Where was I? Oh yes... I was going to say something about the American "rugged individualist" persona. We all know it's utter horsesh**, of course... as Hillary tells us, "it takes a village" (or in her case, The Village)... and none of us (save, maybe the occasional mountain man/woman, or remote hermits like the Unibomber) can really function absent a (functioning) society. And a functioning society, alas, needs government services, like public health, sanitation, education, environmental protection, and pretty much all the things we will be losing amidst austerities now imposed on us by our betters as the economy slows to a crawl (and glossed with religious overtones by the Rick Perry's of the world). And this sort of misery has a way of becoming a self-fulfilling prophesy, as underemployed people become more underemployed, a slow economy accelerates down, and so forth.

But I was talking about the rugged individualist myth (we'll note that the American West [including large parts of Texas], home of that myth, amounts to the biggest "welfare queen" region of them all, with its near total dependence on federal water projects just to be able to live, federal highway projects to get there, defense spending to make a living, etc., etc.), I was actually trying to do this at the "atomic" level, that is to say, at the level of the societal atom, the individual man or woman.

You see, the average American gets up bleary-eyed after staying up too long watching television, having eaten a high-fat meal probably prepared in a fast-food restaurant (but which was apparently inexpensive at least), and perhaps having had a beer or two, after a most unsatisfying day at the service job (assuming he or she even has a job), hopping in the car to drive over the now pitted roads and highways to the next unsatisfying day at the job... which may be sufficiently stressful as to generate an illness, or which a quick trip to the doc will result in a prescription or two (hopefully paid for by the company health plan)... where was I going?

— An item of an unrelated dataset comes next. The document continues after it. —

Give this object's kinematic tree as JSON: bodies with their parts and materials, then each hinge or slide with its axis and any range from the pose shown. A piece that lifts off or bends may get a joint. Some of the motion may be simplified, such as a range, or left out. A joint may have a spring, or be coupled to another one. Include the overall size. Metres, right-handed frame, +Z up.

I was trying to make a point about "self-reliance." We're not self-reliant: we're Americans. At a basic level, while collectively we rail against teh excesses of "the nanny state"... we nonetheless expect the world to be our mother, and not in a Mother Earth or Gaia sense, but in the "clean up after ourselves" sense. I was trying to describe my morning (and the activities are starting to become sufficiently ingrained as to become unconscious habits) not to highlight my personal virtue (which should be obvious to you all by this point!), but to demonstrate it's numerous elements of self-reliance, even if they are largely symbolic. Our American existences are perilously close to those of the dormant Earthlings in the brilliant film Wall-E, where people are totally dependent on the mechanisms they have constructed, and the individual human is fat, lethargic, forever dependent, forever talking on some personal electronic device and sucking down a Big Gulp, and being wheeled around. Tres charmant, non?

And so... we are dependent on others to select and cook our food for us, notwithstanding the fact that they will do so in the most expeditious (read: cheap and probably unhealthy) manner, and that this will probably make us overweight (along with taking the car everywhere, rather than walking or bicycling), which will make us sick and have to go to the physician, who will not counsel us to improve our lifestyle other than cursorily, but will prescribe for us the latest bad-ass wonder drug or two or three, which we will gladly overpay for because it's on our prescription plan, and we'll work at our mindless job, come home and watch our mindless programming, perhaps spend a few hours of idle time electronically "talking" to others similarly situated... lather, rinse, repeat, not thinking for one moment about the fact that NONE OF THIS is "individualism" of any kind, but wholly dependent on an energy-intensive infrastructure to keep it going. Yes-- we live our lives UNCONSCIOUSLY. Only not being conscious of what's going on in our lives would ever let Americans fantasize that "rugged individualism" of any kind was remotely possible, or that any of us could even survive a full 24 hours without some kind of "governmental intervention."

But there we are. Forgetting that "the system" is wholly created, and "natural law" has nothing to do with any of it, we are freed up to fantasize about "rugged individualism" and "if only government would get off our backs." Fine. Let's start removing services, Governor Perry. We'll start with the police, and your security team... let's see how long you last. Chump. Thing is: he is ultimately correct. We'll all have to learn to deal with less government-- not because it's God's plan (God has nothing to do with any of this, of course), but because there's just going to be less government. The insistence that our beloved super-rich (the darlings!) cannot be made to pay taxes (notwithstanding they benefit more from government and the system than everyone else combined) means that as the beloved super-rich suck more and more life-blood from the rest of us, there will just be less from the rest of us to tax, and governmental services will contract as we go to permanent austerity.

Which means... as I keep trying to tell you... that we'll just have to look out for ourselves. Government won't... because it largely won't be able to. It'd be nice if Gov. Perry observed that "God helps those who help themselves." He didn't... so I will. Consciousness, people. Zombies may like brains... but not because they have any themselves. This has been... "Accidental truths."